Wednesday, November 13, 2013

"In the mid-1970s, the tiny Canadian town of Dauphin... acted as guinea pig for a grand experiment in social policy called 'Mincome.'"

"For a short period of time, all the residents of the town received a guaranteed minimum income. About 1,000 poor families got monthly checks to supplement their earnings."
Evelyn Forget, a health economist at the University of Manitoba, has done some of the best research on the results. Some of her findings were obvious: Poverty disappeared. But others were more surprising: High-school completion rates went up; hospitalization rates went down. “If you have a social program like this, community values themselves start to change,” Forget said.
Evelyn Forget is such a great name that I almost want to believe what she's selling. But I'm one of those people who fear the lost incentive to work. I remember a professor here at UW some years ago propounding a guaranteed minimum income of $20,000. He just assumed most people would work so they could have more than that. What if you were just starting out in life and knew you could go work-free if you were willing to live on $20,000?

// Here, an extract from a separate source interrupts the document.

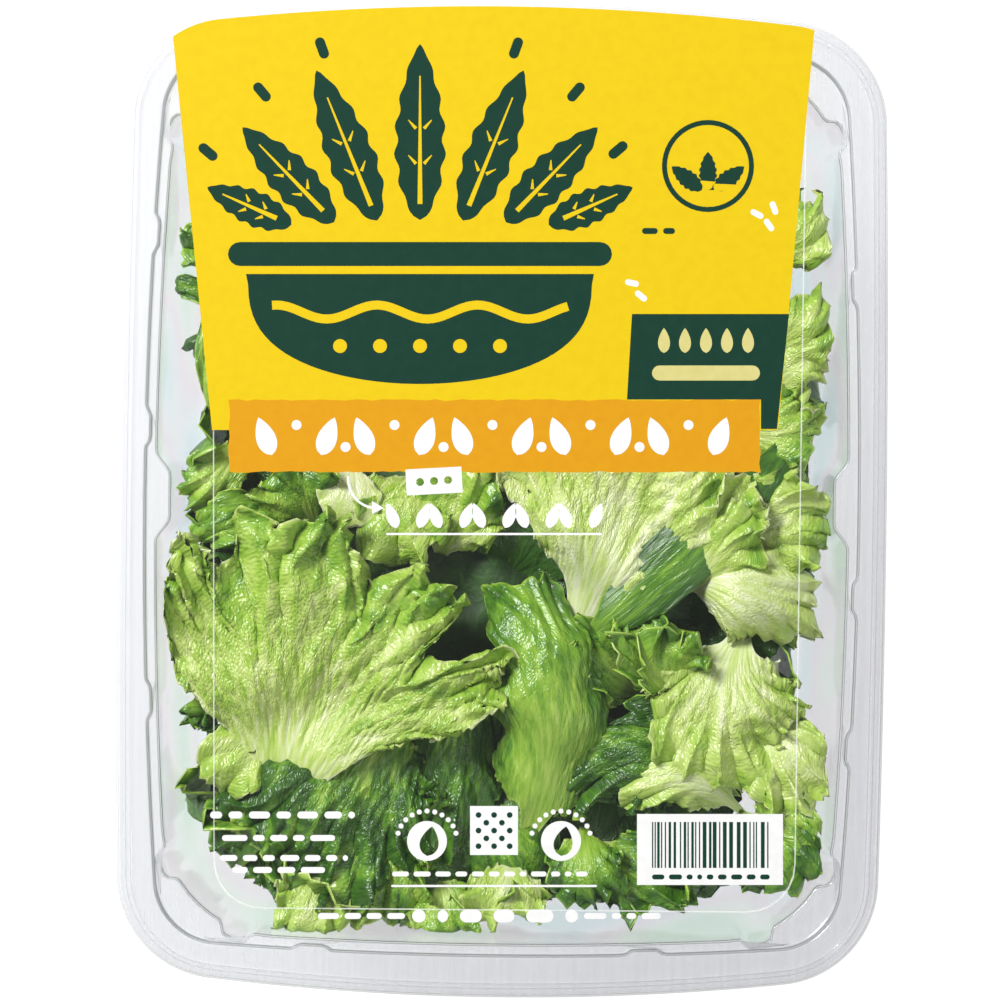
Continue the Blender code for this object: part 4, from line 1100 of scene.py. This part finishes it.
def floorMaterial():    # white paper sweep that glows enough to stay white round the pack
    material, tree = newMaterial("whiteSweep")
    place = addNode(tree, "ShaderNodeTexCoord").outputs["Object"]
    grain = addNode(tree, "ShaderNodeTexNoise", {"Scale": 1.0 / (40.0 * mm)}, {"Vector": place})
    tint = addNode(tree, "ShaderNodeValToRGB", {"stops": ((0.3, "#7a7a7a"), (0.7, "#7d7d7d"))}, {0: grain})
    paper = addNode(tree, "ShaderNodeBsdfPrincipled",
                    {"Roughness": 0.9, "Specular IOR Level": 0.1, "Emission Color": linear("#ffffff"),
                     "Emission Strength": light["floor"]}, {"Base Color": tint})
    addNode(tree, "ShaderNodeOutputMaterial", links={"Surface": paper})
    material.cycles.emission_sampling = "NONE"
    return material


def areaLight(name, place, size, power):
    data = bpy.data.lights.new(name, "AREA")
    data.shape = "DISK"
    data.size = size
    data.energy = power
    item = bpy.data.objects.new(name, data)
    bpy.context.scene.collection.objects.link(item)
    item.location = place
    ahead = np.array(light["aim"]) - np.array(place)
    item.rotation_euler = (math.acos(-ahead[2] / np.linalg.norm(ahead)), 0.0,
                           math.atan2(ahead[1], ahead[0]) - math.pi / 2)


bpy.ops.object.select_all(action="DESELECT")
bpy.ops.mesh.primitive_plane_add(size=8.0, location=(0.0, 0.0, 0.0))
floorSheet = bpy.context.active_object
floorSheet.name = "floorSheet"
setMaterial(floorSheet, floorMaterial())
areaLight("keyLight", light["keyPlace"], light["keySize"], light["key"])
areaLight("fillLight", light["fillPlace"], light["fillSize"], light["fill"])
world = bpy.data.worlds.new("studioSky")
world.use_nodes = True
skyTree = world.node_tree
skyPlace = addNode(skyTree, "ShaderNodeTexCoord")
skyApart = addNode(skyTree, "ShaderNodeSeparateXYZ", links={0: skyPlace.outputs["Generated"]})
skyShade = addNode(skyTree, "ShaderNodeMapRange",    # darker straight above, so the film mirrors little of it
                   {"From Min": 0.80, "From Max": 0.99, "To Min": light["sky"], "To Max": light["zenith"]},
                   {0: skyApart.outputs["Z"]})
skyTree.links.new(skyShade.outputs["Result"], skyTree.nodes["Background"].inputs["Strength"])
skyTree.nodes["Background"].inputs["Color"].default_value = linear("#ffffff")
bpy.context.scene.world = world
bpy.context.scene.view_settings.view_transform = "Standard"
bpy.context.scene.view_settings.look = "None"

camera = bpy.data.objects.new("camera", bpy.data.cameras.new("camera"))
bpy.context.scene.collection.objects.link(camera)
camera.data.sensor_width = photo["sensor"]
camera.data.lens = photo["sensor"] * photo["height"] / (photo["pixels"] * photo["pixel"])
camera.location = (photo["shiftX"] * mm, 0.0, filmTop + photo["height"] * mm)
camera.rotation_euler = (0.0, 0.0, photo["turn"])
camera.data.clip_end = 20.0
bpy.context.scene.camera = camera

print("cad", [round(v * 1000, 2) for v in (*cadLow, *cadHigh)])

I'm sure if that deal were offered to me when I was 20, I'd have taken it. I'd have worked at living on that $20,000. Oh, yes, eventually I might have wanted to write a book called "How to Live Well on $20,000 a Year" — because it would have amused me and I wouldn't have minded some extra spending money.

But who knows what the psychology of it all would be? It's one thing to experiment on a tiny town in Manitoba, but what happens when it gets bigger... and less Canadian?